Kedua, komitmen kepatuhan, berupa penegakan
salat sepanjang masa, sehingga tiba akhir hayat sebagai jalan utama manusia
mencapai kualifikasi diri sebagai mukhlisin, insan yang ikhlas, dan terbebas
dari perbuatan fasik dan munkar. Ketiga, komitmen kesetiaan, berupa ibadah puasa di bulan Ramadan. Ibadah
khas bagi para mukminin dan mukminat, memberikan hak Allah, tanpa kompromi.
Sungguh menempatkan Allah sebagai “Sumber dari segala sumber kehidupan,”
sebagai al khaliq, yang pasti pemeliharaan-Nya atas manusia dan seluruh
alam semesta. Di penghujungnya, Allah memberi great reward, kualifikasi
insaniah sebagai muttaqiin, insan yang bertaqwa.
Keempat, komitmen pengabdian, yaitu komitmen
pembebasan manusia oleh sesamanya, dari kemiskinan, kefakiran yang dapat
membawa mereka ke lembah kekafiran, penginkaran atas eksistensi Allah, sebagai
Rabb yang Maha Rahman dan maha Rahim. Untuk itu, para mukminin dan
mukminat berperang melawan “musuh” paling besar, yakni dirinya sendiri, yang
mudah dikendalikan oleh hawa nafsu. Wujudnya; zakat, infaq, shadaqah, untuk
selalu menyadari, di dalam rezeki yang Allah SWT berikan kepada kita, terdapat
hak orang lain. Kelak, selepas beroleh grade muttaqiin pada Idul Fitri,
berlangsung pemungkasan, penyempurnaan ibadah yang dilandasi komitmen
pengorbanan, melalui ibadah pamungkas: haji, serta qurban.
Spirit
Perbaikan
Perjuangan
selama Ramadan semacam itu, akan beroleh apresiasi luar biasa, berupa great
reward; kemaafan dan ampunan Allah SWT. Insan mukmin, yang sungguh menang
atas dirinya sendiri, berhasil menekuk hawa nafsunya, akan naik derajat sebagai
muttaqiin.
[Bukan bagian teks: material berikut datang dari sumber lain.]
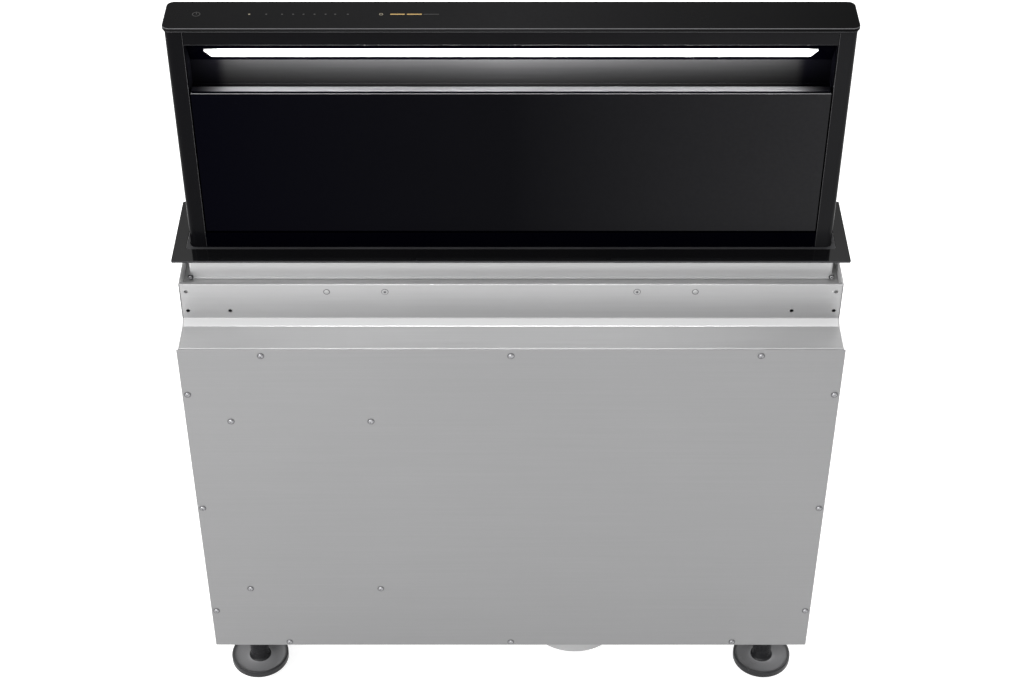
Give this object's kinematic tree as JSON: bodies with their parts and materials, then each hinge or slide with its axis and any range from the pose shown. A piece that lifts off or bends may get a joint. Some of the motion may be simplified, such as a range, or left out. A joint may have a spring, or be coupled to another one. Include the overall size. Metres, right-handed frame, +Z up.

Great reward itulah yang memungkinkan setiap mukminin
dan mukminat kembali ke keadaan fitri,
suci, seperti ketika dilahirkan. Kullu mauludin yulaadu ‘alal fithr. Jika
Lebaran tiba, sangat penting bagi umat Islam untuk melakukan perbaikan.
Untuk itulah
pula di paruh kedua bulan Ramadan, Allah SWT menurunkan Alqur‘an kepada
Rasulullah Muhammad SAW, sebagai master plan kehidupan, yang tiada
keraguan di dalamnya. Cahaya penunjuk jalan yang membawa manusia bergerak dari
kehidupan gulita dunia ke kehidupan bersimbah cahaya di akhirat kelak. Bila satu
Ramadan disebut garis mula going to zero, maka satu Syawal dipahami
sebagai sebagai garis mula starting from zero, berangkat dari nol bagi
perjuangan panjang selama 335 hari ke depan. Ditandai dengan penguatan kualitas
sabar (consistency dan optimism), taqwa (capacity
dan professionality), dan syukur (integrity dan competency).
Mengukuh silaturahim
dalam harmoni hubungan Ilahi dan insani adalah substansi
Lebaran.
Semoga Allah menerima ibadah dan puasa kita, dalam keyakinan dan kebaikan kita
sepanjang masa, seraya diberi kesempatan berjumpa lagi dengan Ramadan tahun depan.
Taqabalallaahu minna wa minkum, shiyamana wa shiyamakum, qullu aamin
wa antum bil khayr. Mudah-mudahan momentum Lebaran tahun ini menjadi modal
memperbaiki diri, masyarakat, dan bangsa.